If the conflict brings communication to a standstill and it has to continue anyway, acknowledge that it will be addressed later. In such cases, it is important to process your reactions without allowing conflicts to escalate. Continuing the discussion at a time when you are clearly upset may escalate the situation to a point you cannot handle.
Statements that start with ‘I’ are cornerstones for conflict resolution. By framing your views and thoughts around yourself, you can avoid placing blame. Plus, it will also allow you to avoid focusing on reactions and emotions so you can stick to the facts only.
For instance, say you ask a subordinate why he was late to a meeting even though he knew its importance. Instead of saying, ‘Why were you late to this meeting? I mentioned how important it was in my email’, frame the situation around your reactions and emotions instead.

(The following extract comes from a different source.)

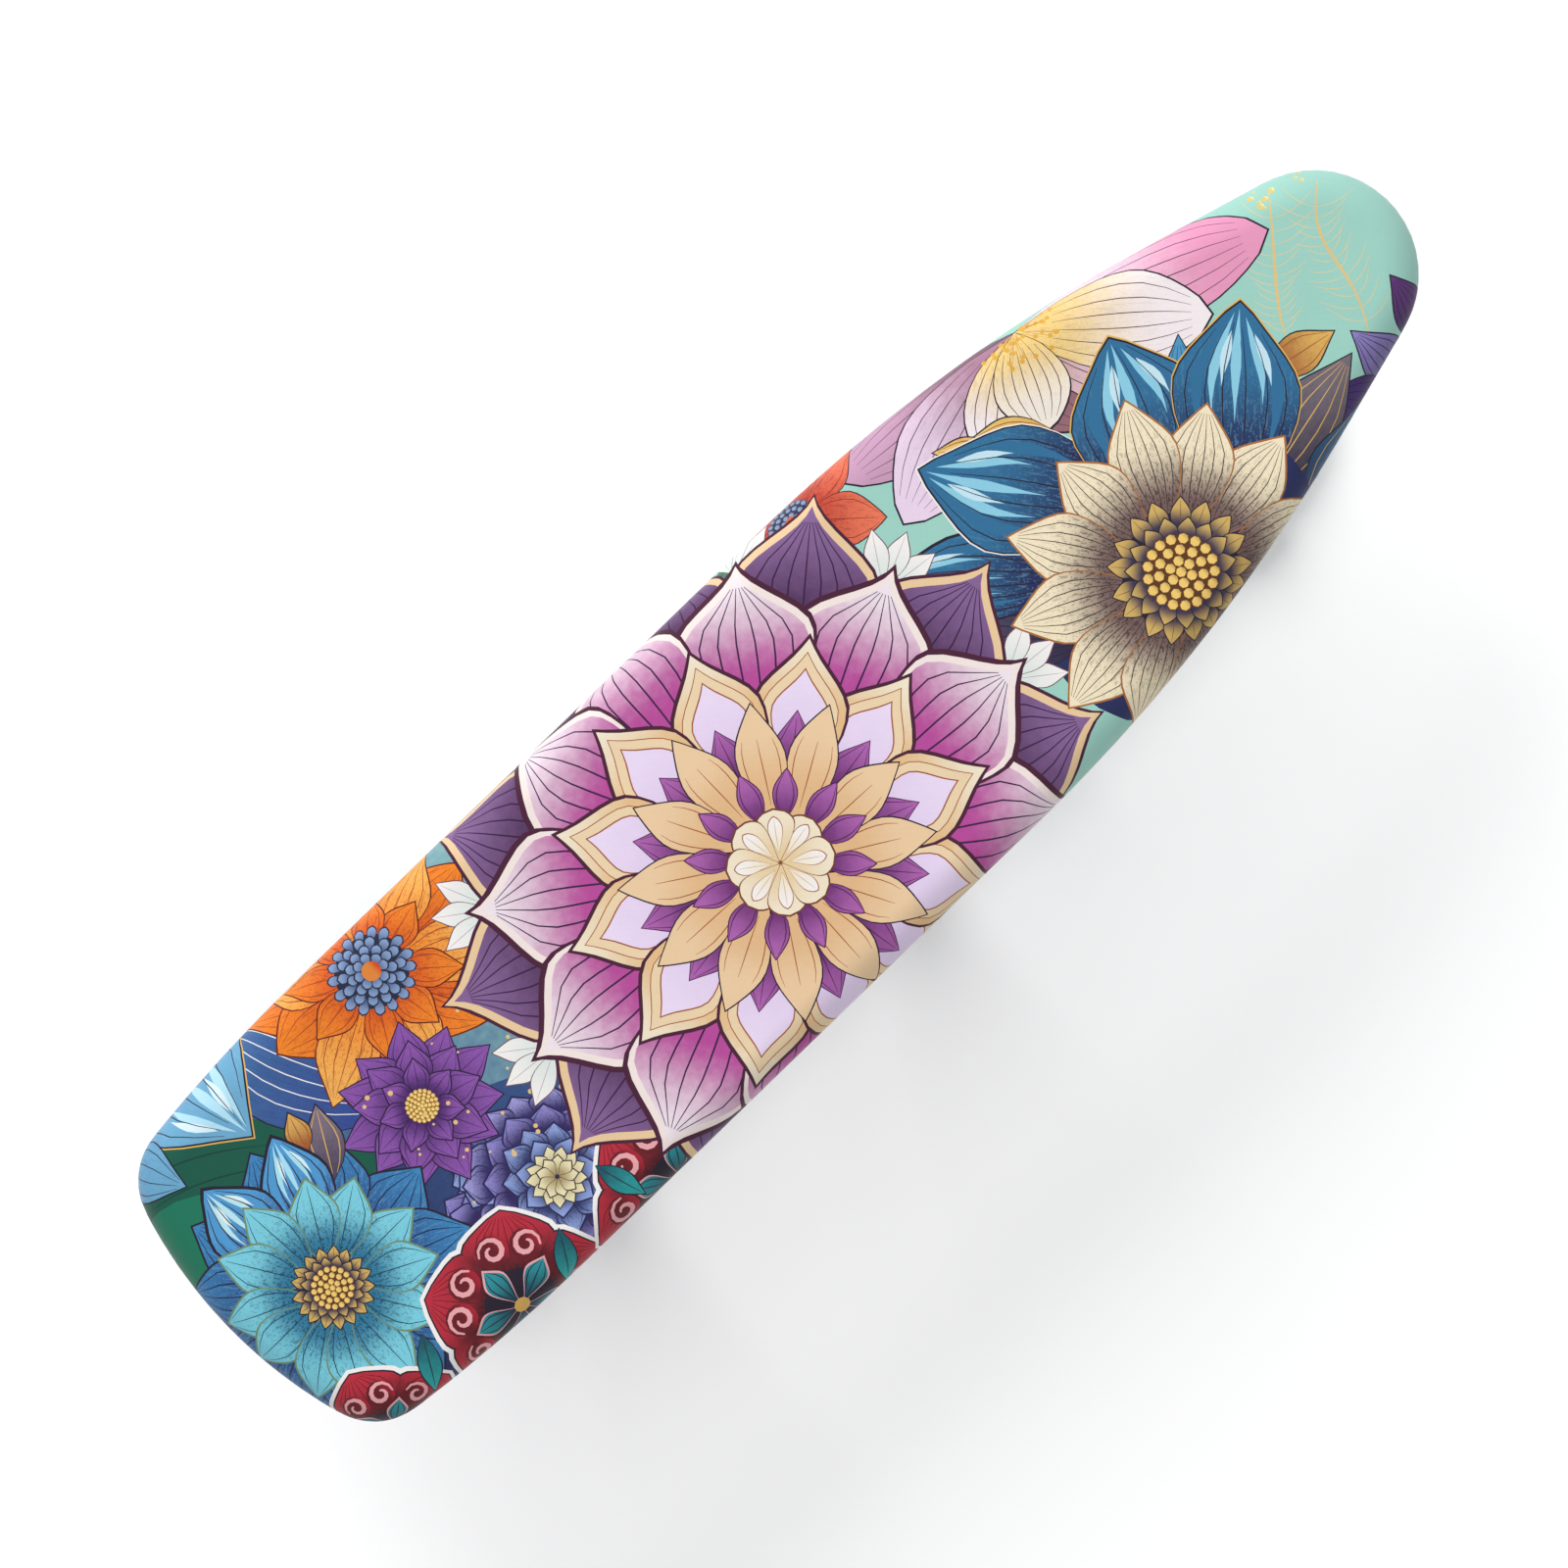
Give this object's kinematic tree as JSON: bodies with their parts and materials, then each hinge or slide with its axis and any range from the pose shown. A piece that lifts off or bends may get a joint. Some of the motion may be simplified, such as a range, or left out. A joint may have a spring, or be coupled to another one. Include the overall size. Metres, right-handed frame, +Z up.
{
  "type": "sleeve ironing board",
  "caption": "Narrow padded tabletop board for pressing sleeves and cuffs, with a printed cover, a perforated steel deck and a level-folding rod stand.",
  "frame": {"origin": "on the table, under the middle of the standing board", "axes": "+X towards the rounded nose, +Z up, +Y to the left seen from the tail"},
  "size_m": [0.51, 0.127, 0.1311],
  "materials": {
    "powder_coat": "satin powder coat",
    "zinc_steel": "bright zinc plate, satin",
    "rivet_alu": "satin",
    "rubber_grey": "matte",
    "nylon": "matte",
    "knob_plastic": "fine grain",
    "insert_brass": "turned",
    "wool_felt": "matte, fibrous",
    "foam": "matte, open cell",
    "printed_cotton": "plain weave, floral print",
    "elastic": "ribbed"
  },
  "bodies": {
    "base": {"base_frame": "powder_coat", "rear_crossbar": "powder_coat", "front_crossbar": "powder_coat", "rear_left_ear": "powder_coat", "rear_right_ear": "powder_coat", "front_left_ear": "powder_coat", "front_right_ear": "powder_coat", "rear_left_foot": "rubber_grey", "rear_right_foot": "rubber_grey", "front_left_foot": "rubber_grey", "front_right_foot": "rubber_grey", "link_bumpers": "rubber_grey"},
    "front_link": {"front_link_rod": "powder_coat", "front_washers": "nylon", "front_push_nuts": "zinc_steel"},
    "rear_link": {"rear_link_rod": "powder_coat", "rear_washers": "nylon", "rear_push_nut": "zinc_steel"},
    "knob": {"lock_knob": "knob_plastic", "knob_insert": "insert_brass"},
    "board": {"deck_plate": "zinc_steel", "rim_bar": "zinc_steel", "front_spine": "zinc_steel", "rear_spine": "zinc_steel", "cross_straps": "zinc_steel", "rear_saddle": "zinc_steel", "front_saddle": "zinc_steel", "saddle_rivets": "rivet_alu", "felt_pad": "wool_felt", "foam_pad": "foam", "elastic_band": "elastic", "hem_casing": "printed_cotton", "cover": "printed_cotton"}
  },
  "joints": [
    {"name": "fold", "type": "hinge", "parent": "base", "child": "front_link", "pos_m": [0, 0, 0.02], "axis": [0, 1, 0], "range_deg": [0, 88]},
    {"name": "board_level", "type": "hinge", "parent": "front_link", "child": "board", "pos_m": [-0.01364, 0, 0.11705], "axis": [0, 1, 0], "range_deg": [-88, 0]},
    {"name": "rear_swing", "type": "hinge", "parent": "base", "child": "rear_link", "pos_m": [-0.14, 0, 0.02], "axis": [0, 1, 0], "range_deg": [0, 88]},
    {"name": "knob_turn", "type": "hinge", "parent": "rear_link", "child": "knob", "pos_m": [-0.14, 0.045, 0.02], "axis": [0, 1, 0], "range_deg": [0, 180]}
  ],
  "couplings": [
    {"joint": "board_level", "follows": "fold", "ratio": -1},
    {"joint": "rear_swing", "follows": "fold", "ratio": 1}
  ]
}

In this case, a productive statement would be, “I felt really frustrated that I couldn’t start the meeting on time because we decided we would work as a team on this issue.” By taking ownership of your emotions and reaction to the situation, you can assert your authority and ensure the other party realizes their mistake without a confrontation.
Conflict resolution skills can allow you to deescalate tense situations. However, if nothing you do or say is having an effect, do not hesitate to back down. If the other party refuses to come to an amicable resolution, that does not mean you have to be like them.
That doesn’t make them bad people. Maybe they were having a rough day at work. Perhaps they got some news from home that stressed them out. Just understand that there is nothing you cannot see eye to eye with them at the moment and step away. At this point, involve HR or your manager safe in the knowledge that you did everything in your power to come to a solution.
Conflict is part of life and avoiding it may not be possible all the time. The aforementioned strategies can help you come up with solutions that can result in collaborations rather than confrontations. Don’t avoid them because they make you uneasy or uncomfortable. How else are you going to grow and take steps to climb that corporate ladder?